All authors: Dr Kerrie Noonan
Prof Debbie Horsfall
Prof Rosemary Leonard
Presenting author: Dr Kerrie Noonan
Dying well is a social issue, yet there is very little evidence that the social model has been incorporated into end-of-life care practices in Australia. This research aimed to explore the lived experiences of people who, despite the dominant biomedical approach to end of life and deathcare, their work is guided by social or new public health approaches to dying, death and loss.
Critical social science is concerned with questioning dominant ideologies and taken-for-granted assumptions, and giving voice to alternative viewpoints. In-depth interviews were conducted with 12 people (6 institutionally based and 6 community based) who work in end of life and death care. These ´deathworkers´ identified as palliative care specialists, nurses, academics, death doulas/end of life workers, artists, community development workers and death educators. Methods of analysis were informed by a critical and interpretive approach using a six phase inductive thematic approach outlined by Braun and Clarke (2006).
1.Strategies and tactics used for creating social and cultural change are shaped and influenced by workplace setting (i.e.institutional or community) and death literacy
2. The 'siloed' system of end of life care despite its limitations creates 'transitional spaces' that can activate social change practices and activism.
3.Informal or community based work was invisible to the formal healthcare and deathcare systems even though it was practiced across, within, and around all of the silos of care, at any stage of illness, including post-death work in preparation for funeral and burial.
If palliative care and other formal service providers are going to adopt social practices such as compassionate communities, a greater acknowledgement of existing community capacity and informal end of life care is needed. If public health approaches to palliative care develop into a social movement, transformative practice, and emergent leadership is needed.
c. Collective Social Capital: A new model for social capital for end of life care
Presenting Author: Dr Libby Sallnow
An appreciation of the social determinants of health has led to the inclusion of new public health principles and practice within health and social care. End-of-life care has been no exception although there has been little empirical exploration and the approaches remain poorly characterised.
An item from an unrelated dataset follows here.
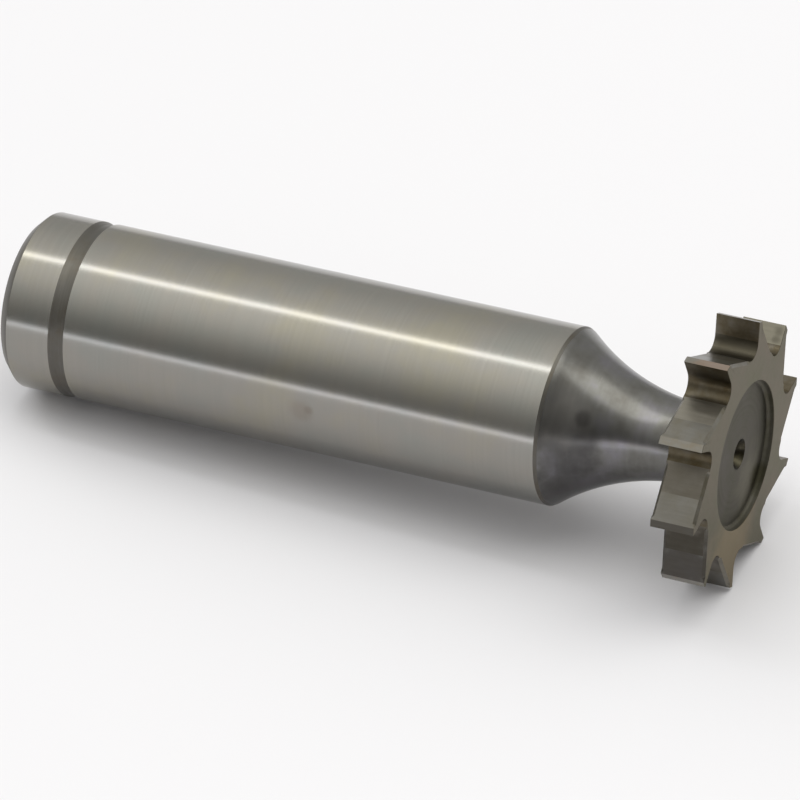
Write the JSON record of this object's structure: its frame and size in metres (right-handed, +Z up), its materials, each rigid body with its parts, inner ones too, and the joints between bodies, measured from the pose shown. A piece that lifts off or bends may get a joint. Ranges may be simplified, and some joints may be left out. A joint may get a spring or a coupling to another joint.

The aim of this study was to explore how a compassionate community project is experienced, what tensions exist, what processes support or impede the work, what specific challenges such a project developed from within the hospice sector presents and what learning exists for the wider field.
A mixed methods study employing multiple methods of data collection was performed. Data collection methods included: interviews; focus groups; participant observation; documentary analysis and service records. Ethics approval was obtained. Data were analysed according to modified grounded theory and using online software tool Dedoose.
Twenty-one interviews, two focus groups and 19 episodes of participant observation were conducted, 11 documents and service data on 180 Compassionate Neighbours and 173 Community Members were also included. Six key actions facilitated integration of new public health approaches with service provision approaches and three underlying drivers underpinning the work as a whole included: altered power dynamics, expression of reciprocity in relationships and the development of agency.
Conclusions and application to PHPC:
This study illustrates the processes at work within a compassionate community project and the importance of redressing the power dynamics existing within traditional provider-recipient relationships. The equity created allowed for reciprocal relations to emerge between participants both within the project and between the community and the hospice. The new term ‘collective social capital’ captures this new learning and provides novel perspectives on the role of reciprocity and interdependency between the lay and professional worlds and opportunity for a reflexive and critical dialogue to take place between partners.